Any coach or teacher can tell you that high expectations help people to achieve more, to learn more, to develop, and to thrive. This is true also in the realm of spiritual and ethical development. As Jewish leaders, we should both hold people to the commitments inherent in our tradition and help people to meet them. And the bar is high. Rabbi Yitz Greenberg teaches in his book, The Triumph of Life (2024), that Judaism offers us nothing short of the lofty goal of perfecting the world: “Judaism teaches that covenant—a partnership between God and humanity, and between the generations—is the central mechanism to achieve tikkun olam.”
This work is hard, maybe impossible, to do alone. Most of us need someone outside of ourselves to tell us that we could do better. Religion should play this role in our lives, giving us something to strive for. When leaders believe in us, it pushes us to be our best selves. If you care about my behavior, I will care more too. If you have faith in my ability to change, I might also.
Of course, these expectations do not land on us only as individuals, but also as a group. This experience of shared demands connects us as a people. As we’ve heard quoted so much this past year, kol Yisrael arevim zeh bazeh, “all of Israel [the Jewish people] are guarantors for one another.” When one of us defaults on a commandment, the rest of us are on the hook. This shared commitment is the foundation that holds us together as a people. We are not alone. Asking something of a group brings people closer to each other and encourages them to lift each other up. Like any team, we achieve more when we know others are depending on us.
Having expectations does not necessitate judging people and is not at odds with loving or accepting everyone. In Judaism Is About Love (2024), Rabbi Shai Held teaches this lesson through the example of raising children: We love them unconditionally, and we offer clear requirements and expectations. These expectations are a form of showing our love. When we are available to people as they strive to meet expectations, when we care about their journey to this point and where they will go next, we move out of a place of judgment and into a place of support. Think about the role of the gabbaim who stand on either side of the person chanting from the scroll in a traditional Torah service. When they do their jobs poorly, the reader feels judged, like someone is watching over their shoulder to catch them in an error. When they do their jobs well, the reader feels how important and special their task is, while at the same time knowing that should they make a mistake, they are not alone, someone is there to guide them.
Religious leaders should expect something of people. I believe religious leaders should also expect something of God. In the book of Job, Job declares “But I seek/demand (edrosh) unto God” (5:8). For some, the idea of making a demand of God can feel almost sacrilegious. For me, crying out to the divine to care for us—to heal the sick, to keep us safe, to bring the hostages home—is a necessary and even primary form of spiritual connection.

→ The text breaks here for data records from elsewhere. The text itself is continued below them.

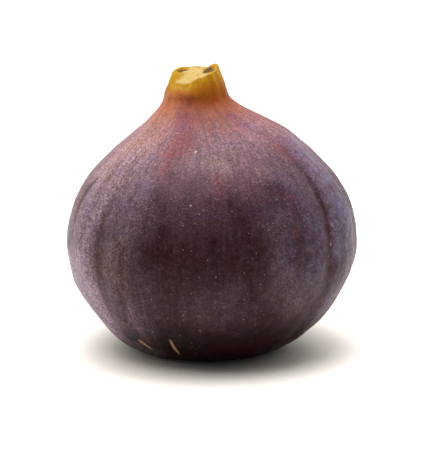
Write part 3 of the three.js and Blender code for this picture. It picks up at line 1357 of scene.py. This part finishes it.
    def bloom_share(self, board: Board, mottle: Socket, streaks: Socket, luck: Socket) -> Socket:
        """How much pale wax lies on the skin: thick in patches, and thin all over. On the lower
        left edge the patches also paint a reflected rim of light.

        Args:
            board: Board of the material.
            mottle: Noise that breaks the wax in spots.
            streaks: Noise that breaks it in streaks.
            luck: Random value of each cell.

        Returns:
            The share, from 0 up, with less in creases and none on the stub.
        """
        thick = board.mark(Mark.BLOOM)
        for noise, wax in ((streaks, self.wax_by_streaks), (mottle, self.wax_by_spots)):
            thick = board.times(thick, board.span(noise, *self.middling, *wax))
        thick = board.times(thick, board.span(board.mark(Mark.CREASE), *self.crease_gap))
        rise = board.mark(Mark.RISE)
        thin = board.span(mottle, *self.thin_wax)
        thin = board.times(thin, board.span(rise, *self.thin_wax_from))
        by_cells = board.span(luck, 0.0, 1.0, *self.wax_by_cells)
        both = board.times(board.plus(thick, thin), by_cells)
        return board.times(both, board.span(rise, *self.neck_gap))

    def mist_share(self, board: Board, mottle: Socket) -> Socket:
        """How much bluish wax lies on the skin. On the lower left edge it also paints part of a
        reflected rim of light.

        Args:
            board: Board of the material.
            mottle: Noise that breaks it in spots.

        Returns:
            The share, from 0 to 1, with less in creases.
        """
        spots = board.span(mottle, *self.middling, *self.mist_by_spots)
        rubbed = board.span(board.mark(Mark.CREASE), *self.crease_gap)
        return board.times(board.times(board.mark(Mark.MIST), spots), rubbed)

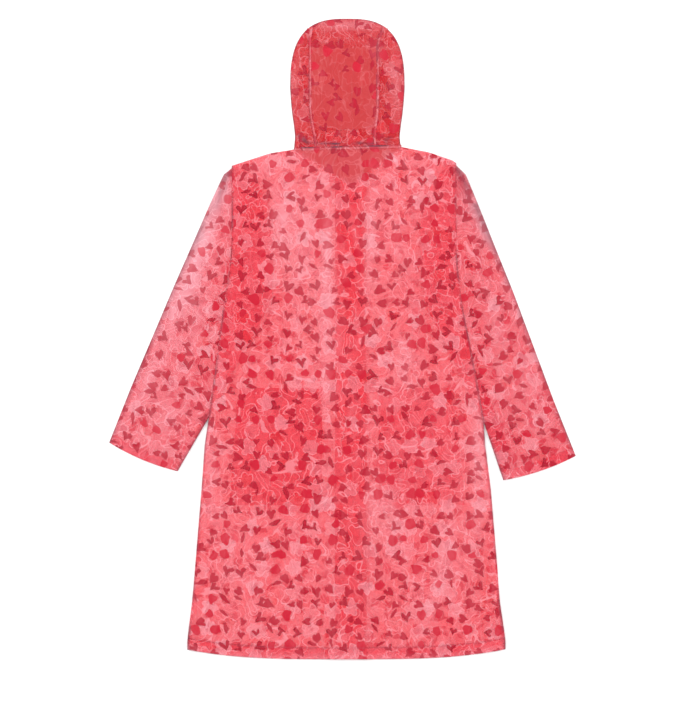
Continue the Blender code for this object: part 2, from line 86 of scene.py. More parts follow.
def pathDistance(x, y, path):
    # the distance from each place to a path, and how far along the path its nearest point is, from 0 to 1
    points = np.array(path, dtype=float)
    run = runAlong(*points.T)
    best, along = np.full(np.shape(x), np.inf), np.zeros(np.shape(x))
    for (ax, ay), (bx, by), start, end in zip(points, points[1:], run, run[1:]):
        t = np.clip(((x - ax) * (bx - ax) + (y - ay) * (by - ay)) / (end - start) ** 2, 0, 1)
        d = np.hypot(x - ax - t * (bx - ax), y - ay - t * (by - ay))
        along = np.where(d < best, mix(start, end, t) / run[-1], along)
        best = np.minimum(best, d)
    return best, along


def creases(x, y, rows):
    # ridges laid one by one: the points of a path, then a height and a half width, in millimetres
    total = np.zeros_like(x)
    for *path, height, width in rows:
        d, along = pathDistance(x * 1000, y * 1000, path)
        ends = smooth(along / 0.3) * smooth((1 - along) / 0.3)
        total = np.maximum(total, height / 1000 * ends * np.exp(-((d / width) ** 2) * 1.8))
    return total


def patches(x, y, rows):
    # soft patches: x, y, half width and half length in millimetres, turn in degrees, strength
    total = np.zeros_like(x)
    for px, py, rx, ry, turn, strength in rows:
        u, v = turned(x * 1000 - px, y * 1000 - py, math.radians(turn))
        total += strength * np.exp(-((u / rx) ** 2 + (v / ry) ** 2))
    return total


def addObject(name, data):
    added = bpy.data.objects.new(name, data)
    scene.collection.objects.link(added)
    return added


class Nodes:
    # short calls for a node tree; most give the new node's output

    def __init__(self, tree):
        self.tree = tree

    def new(self, kind, given=None, **settings):
        node = self.tree.nodes.new(kind)
        for key, value in settings.items():
            setattr(node, key, value)
        for key, value in (given or {}).items():
            self.put(value, node.inputs[key])
        return node

    def put(self, value, socket):
        if isinstance(value, bpy.types.NodeSocket):
            self.tree.links.new(value, socket)
        else:
            socket.default_value = value

    def math(self, operation, *values, clamp=False):
        given = dict(enumerate(values))
        return self.new("ShaderNodeMath", given, operation=operation, use_clamp=clamp).outputs[0]

    times = functools.partialmethod(math, "MULTIPLY")
    timesPlus = functools.partialmethod(math, "MULTIPLY_ADD")
    minus = functools.partialmethod(math, "SUBTRACT")
    absolute = functools.partialmethod(math, "ABSOLUTE")

    def vector(self, operation, *values):
        node = self.new("ShaderNodeVectorMath", dict(enumerate(values)), operation=operation)
        return node.outputs["Value" if operation in ("LENGTH", "DOT_PRODUCT") else "Vector"]

    def join(self, x, y, z=0.0):
        return self.new("ShaderNodeCombineXYZ", {0: x, 1: y, 2: z}).outputs[0]

    def noise(self, vector, scale, detail=2.0, rough=0.5, twist=0.0, dims="2D"):
        given = {"Vector": vector, "Scale": scale, "Detail": detail, "Roughness": rough, "Distortion": twist}
        return self.new("ShaderNodeTexNoise", given, noise_dimensions=dims).outputs["Fac"]

    def step(self, value, low, high):
        given = {"Value": value, "From Min": low, "From Max": high}
        return self.new("ShaderNodeMapRange", given, interpolation_type="SMOOTHSTEP").outputs[0]

    def blend(self, factor, a, b):
        return self.new("ShaderNodeMix", {"Factor": factor, "A": a, "B": b}, data_type="RGBA").outputs["Result"]

    def bump(self, height, distance):
        return self.new("ShaderNodeBump", {"Strength": 1.0, "Distance": distance, "Height": height}).outputs[0]

    def ramp(self, value, rows, interpolation):
        # rows of a place from 0 to 1 and four numbers; gives the first three as a colour, and the fourth
        node = self.new("ShaderNodeValToRGB", {"Fac": value})
        ramp = node.color_ramp
        ramp.interpolation = interpolation
        while len(ramp.elements) < len(rows):
            ramp.elements.new(1.0)
        for element, (position, numbers) in zip(ramp.elements, rows):
            element.position = position
            element.color = numbers
        return node.outputs["Color"], node.outputs["Alpha"]


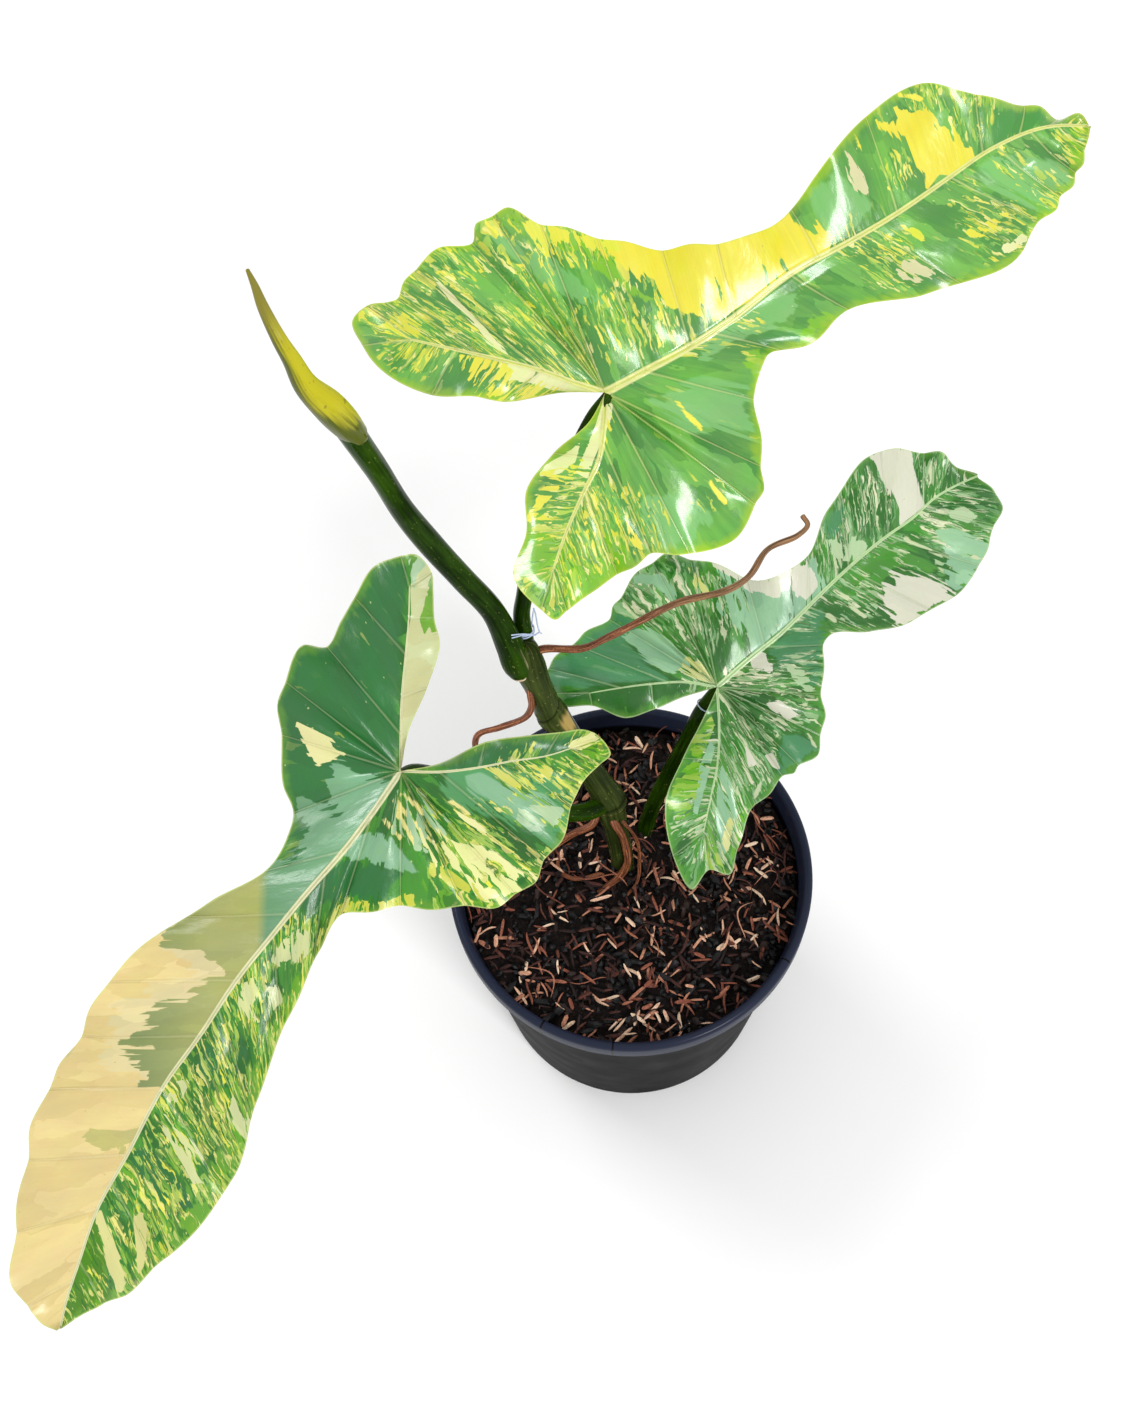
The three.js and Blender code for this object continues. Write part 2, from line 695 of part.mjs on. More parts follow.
addSolid('pot', potSolid(), 'potPlastic');
addSolid('potting_mix', mixSolid([stemSpace, lowerPetioleSpace, ...rootSpaces]), 'pottingMix');
addSolid('stem', limbSolid(STEM, 0, 10), 'stemBark');
addSolid('upper_petiole',
  cut(limbSolid(UPPER_PETIOLE), stemSpace, newestPetioleSpace, bladeSpace(UPPER_LEAF)), 'darkPetiole');
addSolid('front_petiole', cut(limbSolid(FRONT_PETIOLE), stemSpace, bladeSpace(FRONT_LEAF)), 'darkPetiole');
addSolid('lower_petiole', cut(limbSolid(LOWER_PETIOLE), bladeSpace(LOWER_LEAF)), 'darkPetiole');
addSolid('newest_petiole',
  cut(limbSolid(NEWEST_PETIOLE), stemSpace, rolledLeafBase, tieSpace), 'darkPetiole');
addSolid('rolled_leaf', limbSolid(ROLLED_LEAF), 'rolledLeaf');

for (const [name, leaf, look] of [
  ['upper_leaf', UPPER_LEAF, 'yellowLeaf'],
  ['front_leaf', FRONT_LEAF, 'creamLeaf'],
  ['lower_leaf', LOWER_LEAF, 'greyLeaf'],
]) {
  const geometry = bladeGeometry(leaf);
  geometry.computeVertexNormals();
  placeLeaf(addPiece(name, geometry, look), leaf);
}

const rootCuts = [stemSpace, newestPetioleSpace, frontPetioleSpace];
addSolid('long_air_root', cut(limbSolid(LONG_ROOT, 0, 6), ...rootCuts), 'rootBark');
addSolid('hanging_air_root', cut(limbSolid(HANGING_ROOT, 0, 6), ...rootCuts), 'rootBark');
addSolid('side_air_root', cut(limbSolid(SIDE_ROOT, 0, 6), ...rootCuts), 'rootBark');
addSolid('front_air_root', cut(limbSolid(FRONT_ROOT, 0, 6), ...rootCuts), 'rootBark');
addSolid('thin_air_root',
  cut(limbSolid(THIN_ROOT, 0, 6), ...rootCuts, limbSolid(FRONT_ROOT, GAP, 6)), 'rootBark');
addSolid('soil_root', limbSolid(SOIL_ROOT, 0, 6), 'rootBark');
addSolid('wire_tie', tieSolid(), 'tieWire');
addSolid('petiole_ring', wireRing(LOWER_PETIOLE, RING.at, RING.wire, 0).solid, 'tieWire');

export default part;
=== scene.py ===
# The looks of a potted variegated philodendron, built round its CAD model.
# Lists of points are in millimetres, as the plant was measured. MM turns them into metres.
import json
from math import pi, radians, tau

import bmesh
import bpy
import numpy as np
from mathutils import Euler, Matrix, Vector, noise

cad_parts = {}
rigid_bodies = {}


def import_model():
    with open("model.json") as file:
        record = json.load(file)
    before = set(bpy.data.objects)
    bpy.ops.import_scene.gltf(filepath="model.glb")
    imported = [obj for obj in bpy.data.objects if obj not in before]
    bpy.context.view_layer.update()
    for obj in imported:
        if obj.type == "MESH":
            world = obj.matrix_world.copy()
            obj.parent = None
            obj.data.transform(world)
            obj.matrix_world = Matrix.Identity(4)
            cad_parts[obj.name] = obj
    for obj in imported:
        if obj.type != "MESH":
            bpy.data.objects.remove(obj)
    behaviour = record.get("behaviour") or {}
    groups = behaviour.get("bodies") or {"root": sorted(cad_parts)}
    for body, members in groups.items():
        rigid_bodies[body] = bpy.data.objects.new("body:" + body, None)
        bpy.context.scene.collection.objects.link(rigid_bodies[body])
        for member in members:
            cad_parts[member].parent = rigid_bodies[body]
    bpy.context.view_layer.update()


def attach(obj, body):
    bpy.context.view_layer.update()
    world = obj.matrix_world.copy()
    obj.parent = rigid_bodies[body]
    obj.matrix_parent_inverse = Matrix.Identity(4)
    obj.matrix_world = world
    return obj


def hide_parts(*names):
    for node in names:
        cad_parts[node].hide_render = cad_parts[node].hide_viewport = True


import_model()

MM = 0.001
LEFT, RIGHT = 0, 1

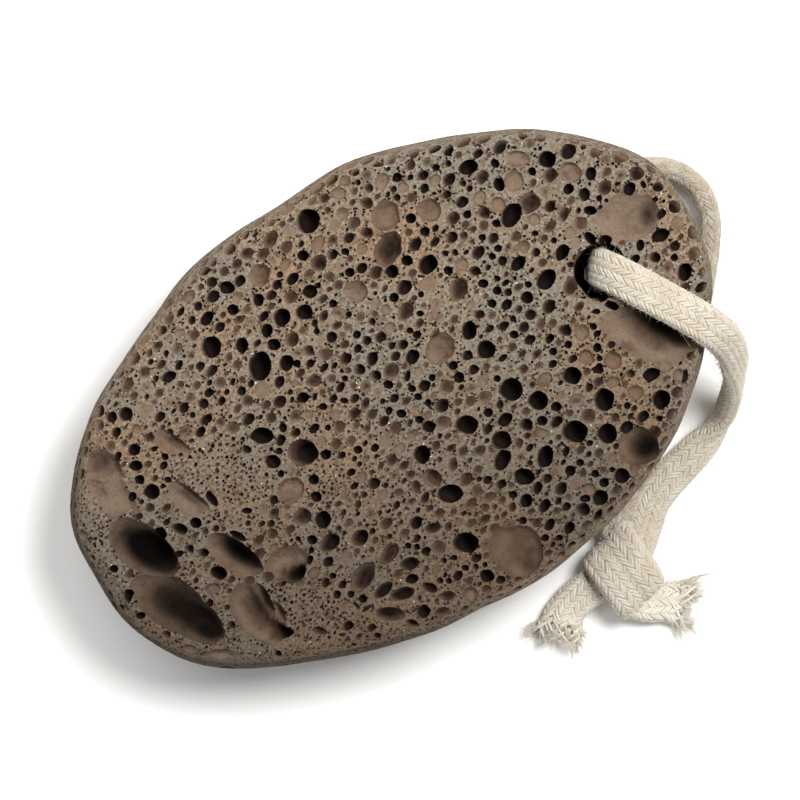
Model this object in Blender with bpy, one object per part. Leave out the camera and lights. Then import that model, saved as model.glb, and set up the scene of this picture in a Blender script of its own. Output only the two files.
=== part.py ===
"""Pumice foot stone on a cotton cord: a flat-cut oval of vesicular stone, drilled near one end.

Frame: metres, +Z up out of the cut face, +X along the stone towards the drilled end, origin on the
surface that the stone rests on, under the middle of the stone. Sizes below are in millimetres.
"""
import math
import random

import bmesh
import bpy
from mathutils import Matrix, Vector
from mathutils.bvhtree import BVHTree

MM = 0.001

# ---- the stone ----
STONE_LENGTH = 104.4
STONE_WIDTH = 68.4
STONE_HEIGHT = 26.0
WIDEST_HEIGHT = 15.0            # height of the widest outline
SPOKES = 48                     # points round each outline

# Reach of the widest outline from its middle, every 10 degrees from +X towards +Y.
OUTLINE_REACH = (52.2, 52.2, 49.2, 45.8, 42.3, 39.4, 37.6, 36.2, 34.6, 34.0, 34.7, 35.6,
                 37.0, 38.5, 41.2, 45.3, 49.1, 52.0, 52.2, 52.1, 49.9, 45.6, 41.2, 38.3,
                 36.2, 34.9, 33.9, 34.0, 34.8, 35.7, 37.3, 39.2, 42.0, 44.7, 47.7, 51.2)

# The rounded edge of the cut face: how far inside the widest outline, and how high.
FACE_EDGE = ((0.15, 19.5), (0.5, 22.6), (1.1, 24.5), (1.9, 25.5), (3.0, STONE_HEIGHT))

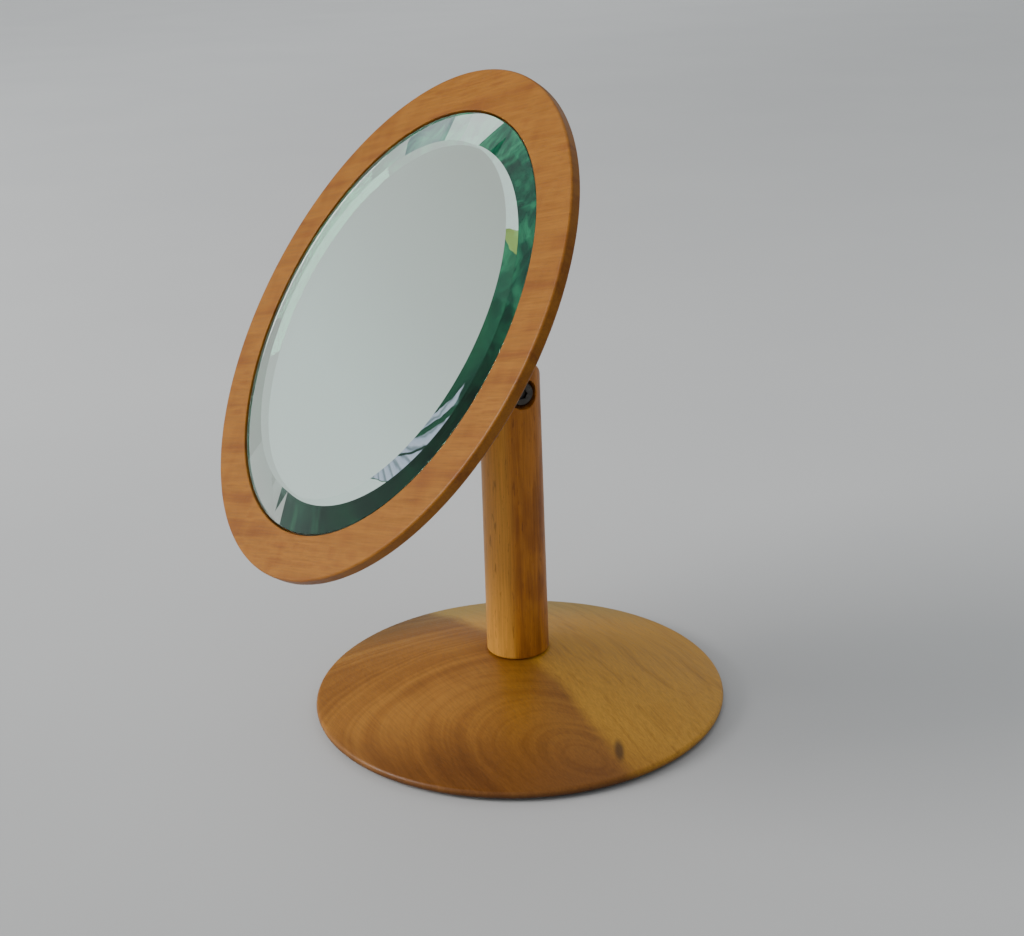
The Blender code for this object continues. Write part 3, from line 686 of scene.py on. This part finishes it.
def base_wood():
    """Heartwood with nested growth loops on one side, straight pale sapwood on the other.

    Painted shade deepens the wood towards one side and along the bottom of its rim; towards another
    side a painted cool sheen both deepens and blues it.
    """
    finish = Finish("base_fruitwood")
    at = finish.place()
    wander = finish.noise(finish.stretched(at, (0.012, 0.012, 0.012)), detail=3.0,
                          output="Color")
    shift = finish.add("ShaderNodeVectorMath", {0: wander, 1: (0.5, 0.5, 0.5)},
                       operation="SUBTRACT")
    bent = finish.add("ShaderNodeVectorMath", {0: shift, 1: (22 * MM, 22 * MM, 22 * MM), 2: at},
                      operation="MULTIPLY_ADD")
    fibre, pore = fine_grain(finish, at)

    heart = finish.add("ShaderNodeMapping", {0: bent, "Location": (-82 * MM, 14 * MM, 0.0)})
    ovals = finish.stretched(heart, (1.0, 1.65, 1.0), turn=143.0)
    ring_place = finish.add("ShaderNodeCombineXYZ",
                            {0: finish.reckon("MULTIPLY", finish.length(ovals), 0.105)})
    rings = finish.noise(ring_place, detail=5.0, roughness=0.62)
    broad = finish.noise(finish.stretched(bent, (0.014, 0.026, 0.02)), detail=3.0)
    loops = finish.blend(rings, broad, 0.38)
    heartwood = finish.ramp(loops, [(0.36, (0.190, 0.068, 0.007)), (0.47, (0.262, 0.102, 0.012)),
                                    (0.56, (0.330, 0.138, 0.018)), (0.66, (0.265, 0.102, 0.012))])
    straight = finish.noise(finish.stretched(bent, (0.008, 0.22, 0.22)), detail=4.0,
                            roughness=0.6)
    sapwood = finish.ramp(straight, [(0.32, (0.41, 0.190, 0.016)), (0.5, (0.54, 0.265, 0.026)),
                                     (0.68, (0.47, 0.220, 0.020))])
    share = finish.between(finish.part(bent, "Y"), -5 * MM, 5 * MM)
    colour = finish.mix(share, heartwood, sapwood)
    knot_at = finish.add("ShaderNodeMapping", {0: at, "Location": (-85 * MM, -4 * MM, 0.0)})
    knot_oval = finish.stretched(knot_at, (1 / 8.0, 1 / 2.6, 0.0), turn=29.0)
    knot = finish.between(finish.length(knot_oval), 0.35, 1.25, 1.0, 0.0)
    colour = finish.mix(finish.reckon("MULTIPLY", knot, 0.8), colour, (0.07, 0.030, 0.007))

    # Painted shade darkens the side at compass 54; a painted cool sheen tints the side at compass
    # -110.
    for compass, start, end, share, tone in (
            (54, 42 * MM, 94 * MM, 0.85, (0.45, 0.37, 0.42)),
            (-110, 35 * MM, 90 * MM, 0.8, (0.52, 0.74, 1.6))):
        out = finish.toward(at, direction(compass, 0))
        painted_shade_and_sheen = finish.reckon("MULTIPLY", finish.between(out, start, end), share)
        colour = finish.mix(painted_shade_and_sheen, colour, tone, "MULTIPLY")
    # Painted shade: darker along the bottom of the rim.
    rim = finish.between(finish.part(at, "Z"), BASE_LOW + 0.8 * MM, BASE_LOW + 3.4 * MM, 0.8, 0.0)
    colour = finish.mix(rim, colour, (0.42, 0.40, 0.45), "MULTIPLY")
    return oiled(finish, colour, fibre, pore)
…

Some of the most powerful religious leadership I have encountered this year has taken the form of leaders making demands directly of God. I have heard this in prayers, sermons, and speeches at rallies. I have also seen it more quietly, in leaders speaking frankly about the ways God has let us down. Religious leaders brave enough to address God directly draw our attention heavenward. They offer us a different, sometimes much more honest and powerful way of connecting with the divine.
It can be hard to ask something of people, and even harder to demand or expect it. We don’t want to seem controlling or too self-assured. But a refusal to set expectations and to help people be accountable to them is a luxury we cannot afford. Jewish leadership—rooted in our people and in Torah—demands this of us. And we must in turn make demands.
Conclusion
To lead with religious vision means having clear values that are rooted in Torah or Jewish tradition, and to share those values through everything we do. For a leader’s vision to make an impact on the lives of others, we have to offer something unique that can’t be found elsewhere. And if we want the world to change, we have to be willing to insist that people change their behaviors, that they always strive to make things better than they are now.
I believe that if leaders stand for something, offer something, and ask for something, these three stances will together be more than the sum of their parts. When held together, this kind of religious leadership can be transformative not only for the people in our current moment, but for our children’s children in generations to come.
We learn in Mishnah Avot: “Shimon the Righteous was one of the last of the men of the great assembly. He used to say: the world stands upon three things: the Torah, avodah [service], and acts of hesed [kindness].” Shimon the Righteous makes a bold claim. Where Rabbi Akiva was willing to name a central principle of Torah, Shimon the Righteous tells us that Torah, avodah, and hesed are all three the pillars of the entire world. But there is something else we learn from him too, if we focus on the grammar. This is not just something he once said. This is an idea that “he used to say.” He said it over and over, again and again, like a stump speech. From his example, we learn that leading with religious vision requires us to be bold, to set big ambitious goals, to think globally—and to be relentless. Let us follow the model of Shimon the Righteous and seek to uphold the world.